L’Alitalia si rivolge al mercato in modo completamente nuovo e come non ha mai fatto nella sua storia. «Light» non nasce come tariffa promozionale stagionale - anche se il risparmio netto è del 25 per cento sul costo base - ma come componente stabile della nuova offerta di Alitalia: un’offerta che risponde sia alle esigenze di chi cerca la qualità prima di tutto, sia alle esigenze di prezzo di categorie quali giovani, piccole e medie imprese, e liberi professionisti. La compagnia di bandiera sta lanciando un nuovo brand e una nuova identità visiva, che comprenderà gli aerei, le uniformi e tutti i punti di contatto con la clientela. Il nome rimarrà invariato, mentre il nuovo marchio cercherà di interpretare l’essenza dell’Italia.
L’Alitalia, oltre alla propria livrea, cambia orientamento. Non mancano i segnali positivi del mercato come la capacità di collocare obbligazioni per 375 milioni di euro, cosa che non accadeva dai «Mengozzi bond» del 2002. Questo pacchetto di obbligazioni «senior and secreted» è stata completamente sottoscritta da Morgan Stanley per la durata di cinque anni, con una cedola fissa del 5,25 per cento annuo, quotata alla borsa irlandese: un collocamento rivolto esclusivamente ad investitori istituzionali. È un indice di credibilità sui mercati finanziari che va colto con responsabile ottimismo.
Sembrano, per nostra fortuna, assai lontani gli anni dei Giancarlo Cimoli, scanditi da prestiti ponte e da aumenti di capitale bruciati sulle ali dell’inerzia, di una pessima gestione, di un personale con una concezione impiegatizia e soprattutto dalla mancanza di strategie coraggiose e di scelte nette con il passato. L’attuale amministratore delegato di Alitalia, Silvano Cassano, dovrà destinare questi 375 milioni di certo non al potenziamento della flotta, perché troppo esigui ma, immaginiamo, ad investimenti per migliorare la qualità degli aerei e dei terminal oggi gestiti dalla compagnia. È questo uno dei punti dolenti con i quali i viaggiatori dell’Alitalia devono fare i conti giorno per giorno. Un’inefficienza deprecabile che allontana i clienti più ricchi ed esigenti ed incide sui ricavi.
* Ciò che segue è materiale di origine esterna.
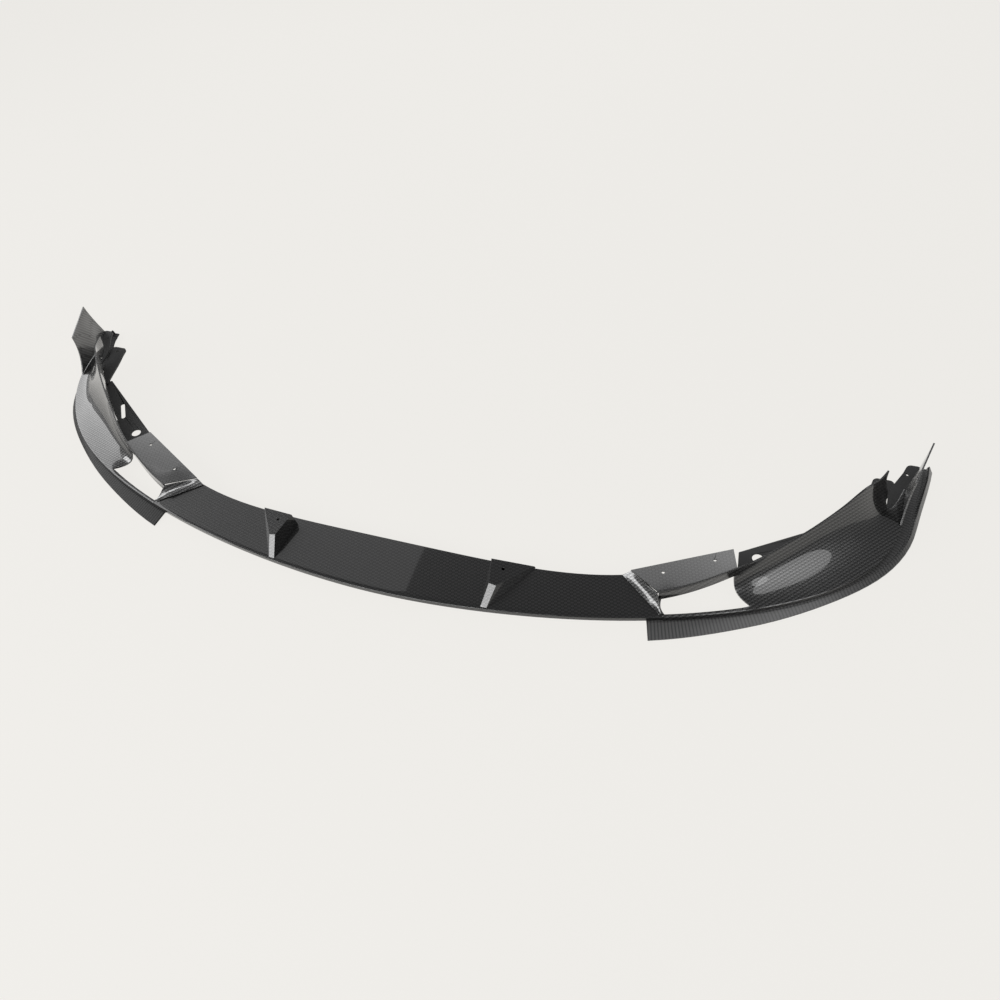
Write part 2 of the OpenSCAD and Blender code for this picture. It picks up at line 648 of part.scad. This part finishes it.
// The fin's foot swings out from the end of the side shell to its rear foot
function fin_base(y) = let (t = t_at_y(y), l = fin_rear_y - floor_end_y)
    beside(t, mix(-fin_inset, fin_flare, ease(((y - floor_end_y) / l + 0.2) / 1.27)),
           min(lead_z(t), tab_z) + bond);
function fin_crest(a) = let (y = mix(fin_shoulder_y, fin_tip_y, a))
    beside(t_at_y(y), mix(-fin_inset, fin_lean, a), mix(fin_shoulder_z, fin_tip_z, a));
function fin_point(a, c) = let (b = fin_base(mix(fin_foot_y, fin_rear_y, a)), e = fin_crest(a),
        g = 1 - pow(1 - c, mix(2.2, 1.3, a)))
    [mix(b.x, e.x, c), mix(b.y, e.y, g), mix(b.z, e.z, c)];
fin_in = [for (i = [0 : fin_rows]) [for (j = [0 : fin_cols])
    fin_point(i / fin_rows, j / fin_cols)]];
fin_out = [for (r = fin_in) [for (p = r) p + [wall, 0, 0]]];

module end_fin() {
    color(gloss_carbon) sheet(fin_out, fin_in);
}

// Middle blade, bonded under the leading edge

under_rows = 28;
middle_from = t_at_x(strip_x + middle_inset);
middle_to = t_at_y(overall_d - middle_setback);
middle_z = edge_z - nose_h - bond;
land_z = middle_z - middle_t - bond;
// The blade stays behind the leading edge at first and then reaches out past it
middle_hidden = 1;
function middle_reach(r) = through([-middle_hidden, -middle_hidden, middle_reach_mid / 4, middle_reach_mid,
                                    mix(middle_reach_mid, middle_reach_rear, 0.45),
                                    middle_reach_rear], r);
function tail(t, t_end) = ease((t - t_end + 0.17) / 0.17);
middle_top = [for (i = [0 : under_rows]) let (r = i / under_rows, t = mix(middle_from, middle_to, r),
        o = middle_reach(r), inner = mix(-land_w, o - middle_tail_w, tail(t, middle_to)))
    [for (p = [o, mix(o, inner, 1 / 3), inner]) beside(t, p, middle_z)]];

module middle_blade() {
    color(strip_carbon) sheet(middle_top, dropped(middle_top, middle_t));
}

// Lower strip: a skirt that slants out to the ground from a land under the leading edge

strip_rows = 32;
strip_from = t_at_x(strip_x);
strip_to = t_at_y(overall_d - out(1.2).y * (skirt_6 - shoulder_rear - tail_w));
function skirt(r) = through([skirt_1, skirt_2, skirt_3, skirt_4, skirt_5, skirt_6], r);
function shoulder(r) = mix(shoulder_front, skirt_6 - shoulder_rear, ease((r - 0.42) / 0.58));
function strip_point(i, j, low) = let (r = i / strip_rows, t = mix(strip_from, strip_to, r),
        o = skirt(r), b = min(o - 2.7 * skirt_edge, shoulder(r)),
        zb = mix(land_z, skirt_rear_z, ease((r - 0.62) / 0.38)),
        inner = mix(-land_w, b - tail_w, tail(t, strip_to)),
        foot = [o - skirt_edge, 0], under = [b - skirt_edge, zb - wall], lip = [o, skirt_edge],
        p = low ? [[o, 0], foot, mix(foot, under, 0.5), under,
                   [b - 2 * wall + 1, land_z - wall], [inner, land_z - wall]][j]
                : [lip, mix(lip, [b, zb], 0.06), mix(lip, [b, zb], 0.5),
                   [b, zb], [b - wall, land_z], [inner, land_z]][j])
    beside(t, p.x, p.y);
function strip_grid(low) = [for (i = [0 : strip_rows]) [for (j = [0 : 5]) strip_point(i, j, low)]];

module lower_strip() {
    color(strip_carbon) sheet(strip_grid(false), strip_grid(true));
}

// Assembly: every piece sits in one frame, and the left side mirrors the right

module in_frame() { translate([0, -overall_d / 2, 0]) children(); }
module left() { in_frame() mirror([1, 0, 0]) children(); }

in_frame() centre_blade();
left() screw_rib();  // screw_rib_left
in_frame() screw_rib();  // screw_rib_right
left() corner_riser();  // corner_riser_left
in_frame() corner_riser();  // corner_riser_right
left() side_shell();  // side_shell_left
in_frame() side_shell();  // side_shell_right
left() screw_flange();  // screw_flange_left
in_frame() screw_flange();  // screw_flange_right
left() inner_flange();  // inner_flange_left
in_frame() inner_flange();  // inner_flange_right
left() upper_arch_tab();  // upper_arch_tab_left
in_frame() upper_arch_tab();  // upper_arch_tab_right
left() lower_arch_tab();  // lower_arch_tab_left
in_frame() lower_arch_tab();  // lower_arch_tab_right
left() end_fin();  // end_fin_left
in_frame() end_fin();  // end_fin_right
left() middle_blade();  // middle_blade_left
in_frame() middle_blade();  // middle_blade_right
left() lower_strip();  // lower_strip_left
in_frame() lower_strip();  // lower_strip_right
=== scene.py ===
# %% [markdown]
# # A carbon fibre front splitter lip
# The lip is a set of thin laminate mouldings that are bonded to one another: a blade
# across the nose, risers and swept shells at the corners, flanges that screw to the
# bumper, fins at the wheel arches, and strips below. The shapes come from the packed
# part. This lesson gives them their surfaces: clear-coated cloth, satin strips and raw
# matt laminate, with the fine rounded edges that catch the light.

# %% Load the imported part
import json
import math

import bmesh
import bpy
from mathutils import Matrix, Vector

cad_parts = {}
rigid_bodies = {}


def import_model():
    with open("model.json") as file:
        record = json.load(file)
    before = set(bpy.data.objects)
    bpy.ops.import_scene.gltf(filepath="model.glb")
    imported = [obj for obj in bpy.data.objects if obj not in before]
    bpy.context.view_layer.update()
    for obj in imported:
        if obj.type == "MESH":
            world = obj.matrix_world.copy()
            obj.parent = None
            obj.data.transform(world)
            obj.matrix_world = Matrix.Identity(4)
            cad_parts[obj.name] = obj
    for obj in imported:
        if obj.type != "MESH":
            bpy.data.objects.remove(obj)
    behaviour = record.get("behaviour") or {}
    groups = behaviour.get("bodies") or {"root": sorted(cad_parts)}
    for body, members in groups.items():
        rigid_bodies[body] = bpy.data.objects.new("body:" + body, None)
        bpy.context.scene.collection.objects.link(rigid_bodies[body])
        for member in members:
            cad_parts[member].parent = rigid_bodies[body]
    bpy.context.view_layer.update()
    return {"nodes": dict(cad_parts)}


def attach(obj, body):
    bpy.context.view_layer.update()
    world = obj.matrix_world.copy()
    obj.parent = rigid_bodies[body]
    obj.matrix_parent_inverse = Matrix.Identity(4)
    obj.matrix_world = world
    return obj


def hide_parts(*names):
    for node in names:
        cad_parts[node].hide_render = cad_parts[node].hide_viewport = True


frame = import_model()
print(len(frame["nodes"]), "mouldings loaded")

# %% [markdown]
# ## Small helpers for node trees
# A finish is a tree of nodes. Writing each node out takes several lines, so three short
# helpers add a node, fill its inputs and hand it back, or its output. Numbers go straight on
# a socket.

# %% Helpers that add nodes


def put(tree, kind, *inputs, **settings):
    """Adds a node, sets its options and fills its inputs in order."""
    node = tree.nodes.new(kind)
    for name, value in settings.items():
        setattr(node, name, value)
    for socket, value in zip(node.inputs, inputs):
        if isinstance(value, bpy.types.NodeSocket):
            tree.links.new(value, socket)
        elif value is not None:
            socket.default_value = value
    return node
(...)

Fiumicino dovrebbe essere il fiore all’occhiello di un’auspicato rilancio, qui invece sembrano saldarsi le disfunzioni del sistema aeroportuale italiano. Non è stato solo l’incendio del maggio scorso a mettere in ginocchio l’Adr e rendere evidenti le crepe di una gestione votata ed alimentata al solo profitto dei privati senza una strategia lungimirante di crescita. Un deficit sul quale torneremo in altra sede con la precisione dei numeri e la fotografia puntuale dei fatti.
Il ridotto contributo dell’Alitalia al sistema degli aeroporti italiani produce pesanti riflessi negativi come sottolinea un recente studio della Cassa Depositi e Prestiti. Una frammentazione degli scali e una scarsa copertura dei flussi di traffico hanno determinato in passato gravi perdite alla compagnia, oggi una soluzione strutturalmente debole al mercato nazionale. Questo rappresenta una linea di demarcazione sulla quale riflettere in modo rapido. L’inadeguatezza degli scali italiani è testimoniata dalla grande fragilità dell’aeroporto più importante d’Italia, quello di Fiumicino.
L’Alitalia sostiene che gli sia già costato 80 milioni di euro l’incendio del maggio scorso e le perduranti inefficienze. Altro tallone d’Achille sembra essere la riottosità di qualche sindacato di mestiere. Vanno superati entrambi questi nodi. L’Alitalia deve concentrarsi su rotte e volumi di traffico competitivi, altrimenti rischia per la terza volta un volo stanco e pesante che non aiuterà il sospirato decollo del trasporto aereo in Italia. Volare non è solo volere, richiede idee e partecipazione. Non conosciamo il feeling tra vertici di Etihad e di Alitalia e di questi con i 12 mila lavoratori della compagnia. Il futuro lo si costruisce con un giusto mix tra queste componenti. Speriamo nel successo, altrimenti il tricolore di Alitalia sarà ammainato per sempre nei cieli.